#### [Exercise task]
Repeat the lines of the data that follow, please, starting at the first and stopping after the one with "const fitGap = 0.3;".

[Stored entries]
● ● ● ● ●

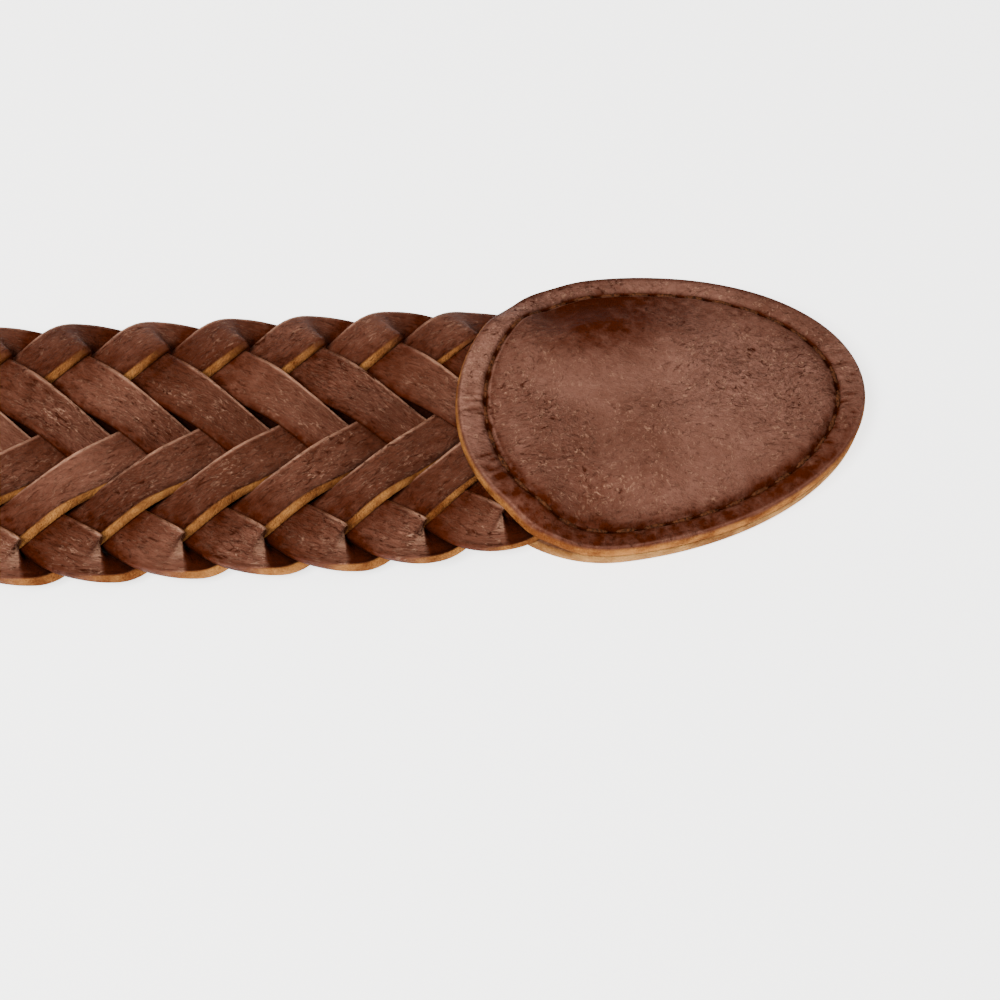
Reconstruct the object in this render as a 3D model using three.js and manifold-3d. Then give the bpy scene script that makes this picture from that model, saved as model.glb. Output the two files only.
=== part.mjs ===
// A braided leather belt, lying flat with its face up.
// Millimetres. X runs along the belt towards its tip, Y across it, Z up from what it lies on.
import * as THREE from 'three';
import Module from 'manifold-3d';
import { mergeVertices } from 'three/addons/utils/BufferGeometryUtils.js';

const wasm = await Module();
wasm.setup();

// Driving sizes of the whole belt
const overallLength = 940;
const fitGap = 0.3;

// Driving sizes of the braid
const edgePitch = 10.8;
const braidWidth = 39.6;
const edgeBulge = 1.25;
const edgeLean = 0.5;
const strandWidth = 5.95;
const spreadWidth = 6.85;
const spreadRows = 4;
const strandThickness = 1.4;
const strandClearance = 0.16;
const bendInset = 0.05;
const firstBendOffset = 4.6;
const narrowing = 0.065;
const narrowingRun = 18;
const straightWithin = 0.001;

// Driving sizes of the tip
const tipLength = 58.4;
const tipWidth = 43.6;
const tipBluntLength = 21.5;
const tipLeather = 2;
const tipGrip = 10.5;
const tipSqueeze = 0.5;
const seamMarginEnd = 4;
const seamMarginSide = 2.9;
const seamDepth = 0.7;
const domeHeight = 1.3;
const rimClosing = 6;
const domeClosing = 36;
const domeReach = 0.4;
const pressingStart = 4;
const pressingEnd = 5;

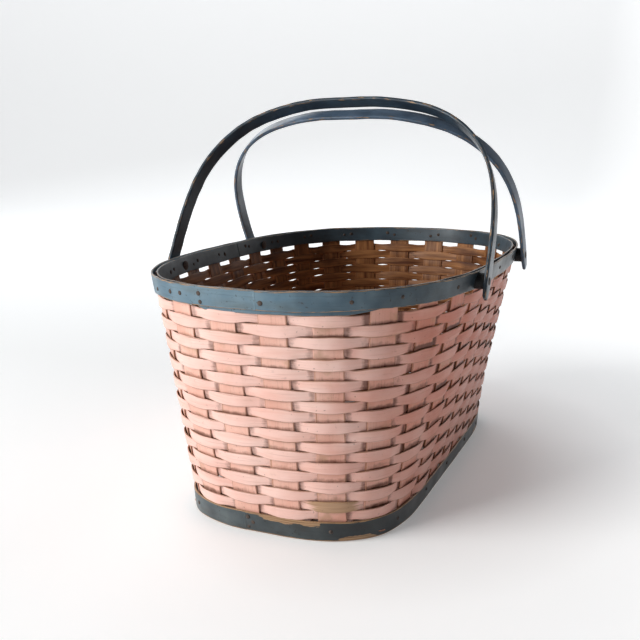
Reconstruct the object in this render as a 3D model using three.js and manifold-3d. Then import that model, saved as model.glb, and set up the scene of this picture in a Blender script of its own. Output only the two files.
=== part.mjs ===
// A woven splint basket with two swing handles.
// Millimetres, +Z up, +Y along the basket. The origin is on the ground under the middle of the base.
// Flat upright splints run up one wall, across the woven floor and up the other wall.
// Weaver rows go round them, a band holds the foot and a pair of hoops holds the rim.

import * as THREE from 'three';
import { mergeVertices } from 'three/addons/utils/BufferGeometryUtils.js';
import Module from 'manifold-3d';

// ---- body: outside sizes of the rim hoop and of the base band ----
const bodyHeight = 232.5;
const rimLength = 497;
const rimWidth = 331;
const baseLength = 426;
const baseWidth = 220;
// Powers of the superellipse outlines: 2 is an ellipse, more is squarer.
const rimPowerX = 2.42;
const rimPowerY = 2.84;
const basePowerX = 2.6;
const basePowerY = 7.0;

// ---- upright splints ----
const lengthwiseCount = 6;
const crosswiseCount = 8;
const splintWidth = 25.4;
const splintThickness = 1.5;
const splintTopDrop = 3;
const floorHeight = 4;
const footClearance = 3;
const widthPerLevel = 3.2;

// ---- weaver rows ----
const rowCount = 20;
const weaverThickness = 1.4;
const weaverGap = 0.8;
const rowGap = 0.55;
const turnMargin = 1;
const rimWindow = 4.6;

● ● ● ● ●

#### [Solution to the problem]
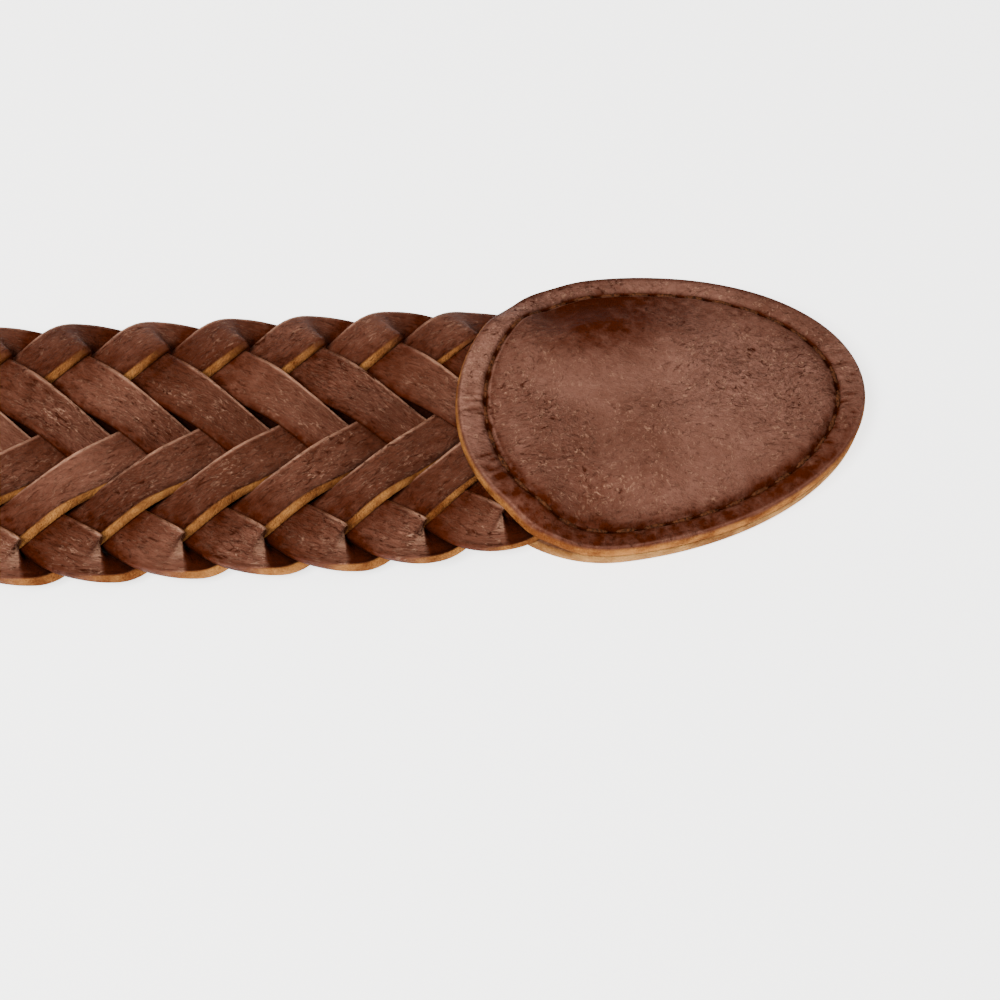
Reconstruct the object in this render as a 3D model using three.js and manifold-3d. Then give the bpy scene script that makes this picture from that model, saved as model.glb. Output the two files only.
=== part.mjs ===
// A braided leather belt, lying flat with its face up.
// Millimetres. X runs along the belt towards its tip, Y across it, Z up from what it lies on.
import * as THREE from 'three';
import Module from 'manifold-3d';
import { mergeVertices } from 'three/addons/utils/BufferGeometryUtils.js';

const wasm = await Module();
wasm.setup();

// Driving sizes of the whole belt
const overallLength = 940;
const fitGap = 0.3;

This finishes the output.